Ainsi les cent familles n’eurent à souffrir de corvées ni au dedans, ni au dehors ; elles purent décharger leurs épaules[3] dans leurs champs ; l’empire fut puissant et prospère ; le grain en vint à valoir une dizaine de pièces de monnaie[4]. Sur un espace

  1. La pensée d’imposer de nouveau la suprématie chinoise aux princes de Nan-yue et de Tch’ao-sien.

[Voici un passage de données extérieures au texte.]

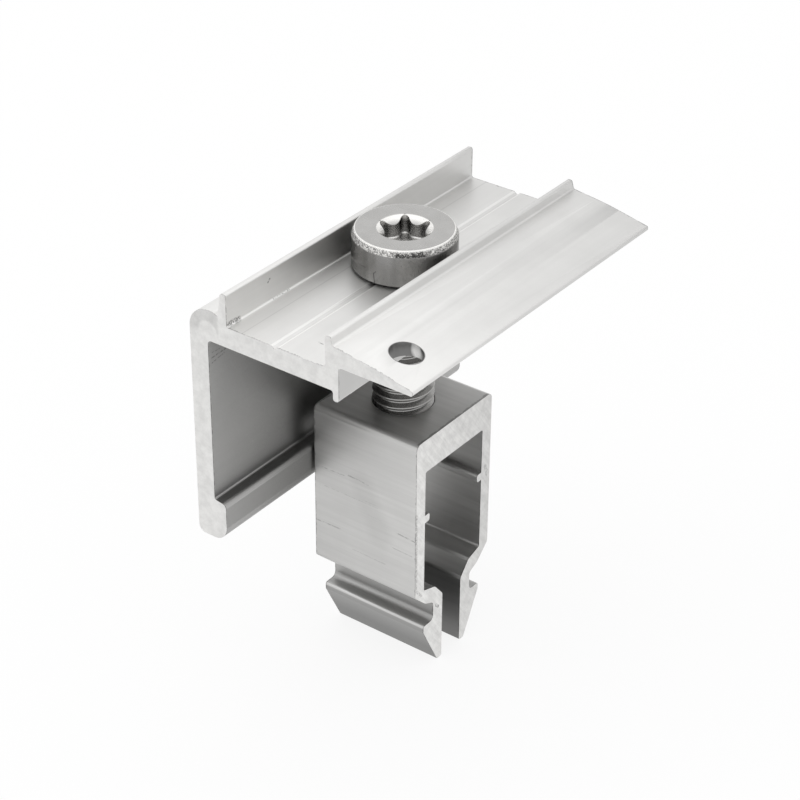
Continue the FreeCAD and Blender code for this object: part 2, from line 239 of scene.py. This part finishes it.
def build_thread(mesh, tip, top):
    """A right-hand helical thread between two heights, with a chamfered tip."""
    turns = math.ceil((top - tip) / THREAD_PITCH) + 2
    start = tip - THREAD_PITCH
    depth = THREAD_CREST - THREAD_ROOT

    def radius_at(share):
        away = abs(share - 0.5) * 2
        flank = (away - THREAD_FLAT_SHARE) / (1 - 2 * THREAD_FLAT_SHARE)
        return THREAD_CREST - depth * min(1, max(0, flank))

    columns = []
    for i in range(THREAD_COLUMNS + 1):
        angle = 2 * math.pi * i / THREAD_COLUMNS
        lift = THREAD_PITCH * i / THREAD_COLUMNS
        column = []
        for k in range(turns * THREAD_ROWS + 1):
            share = (k % THREAD_ROWS) / THREAD_ROWS
            height = start + lift + THREAD_PITCH * k / THREAD_ROWS
            radius = radius_at(share)
            column.append(mesh.verts.new((radius * math.cos(angle), radius * math.sin(angle), height)))
        columns.append(column)
    for left, right in zip(columns, columns[1:]):
        for k in range(turns * THREAD_ROWS):
            mesh.faces.new((left[k], right[k], right[k + 1], left[k + 1]))
    bmesh.ops.remove_doubles(mesh, verts=mesh.verts, dist=THREAD_WELD)
    for height, direction in ((tip, -1), (top, 1)):
        cut = bmesh.ops.bisect_plane(
            mesh, geom=mesh.verts[:] + mesh.edges[:] + mesh.faces[:],
            plane_co=(0, 0, height), plane_no=(0, 0, direction), clear_outer=True)
        rim = [item for item in cut["geom_cut"] if isinstance(item, bmesh.types.BMEdge)]
        if direction < 0:
            bmesh.ops.edgenet_fill(mesh, edges=rim)
    for vertex in mesh.verts:
        reach = math.hypot(vertex.co.x, vertex.co.y)
        limit = THREAD_CREST - max(0, TIP_CHAMFER - (vertex.co.z - tip))
        if reach > limit:
            vertex.co.x *= limit / reach
            vertex.co.y *= limit / reach


def piece_from(mesh, name, smooth_angle=SMOOTH_ANGLE):
    """A finished object from a bmesh, shaded smooth where its faces turn gently."""
    bmesh.ops.recalc_face_normals(mesh, faces=mesh.faces)
    data = bpy.data.meshes.new(name)
    mesh.to_mesh(data)
    mesh.free()
    for polygon in data.polygons:
        polygon.use_smooth = True
    data.set_sharp_from_angle(angle=smooth_angle)
    piece = bpy.data.objects.new(name, data)
    bpy.context.scene.collection.objects.link(piece)
    return piece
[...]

  2. Littéralement : pères et fils.
  3. L’expression désigne l’action d’un homme qui se soulage d’un fardeau pesant, qui en « décharge son épaule », Cf. Tso tchoan, 2e année du duc Siang : « il lui proposa de se décharger de son fardeau sur Tsin. Une phrase toute semblable se retrouve dans le Tso tchoan, 6e année du duc Ting. Cf. encore Ts’ien Han chou, chap. I b, 2e année tchong yuen de Koang-ou ti : « d’ailleurs il savait que l’empire était épuisé et ruiné, songeait à se réjouir et déchargeait son épaule.
  4. Il est fâcheux que Se-ma Ts’ien n’indique pas ici quelle est la mesure de riz qui atteignit ce très bas prix. Sur la valeur qu’eut parfois le riz, cf. tome II, p. 16.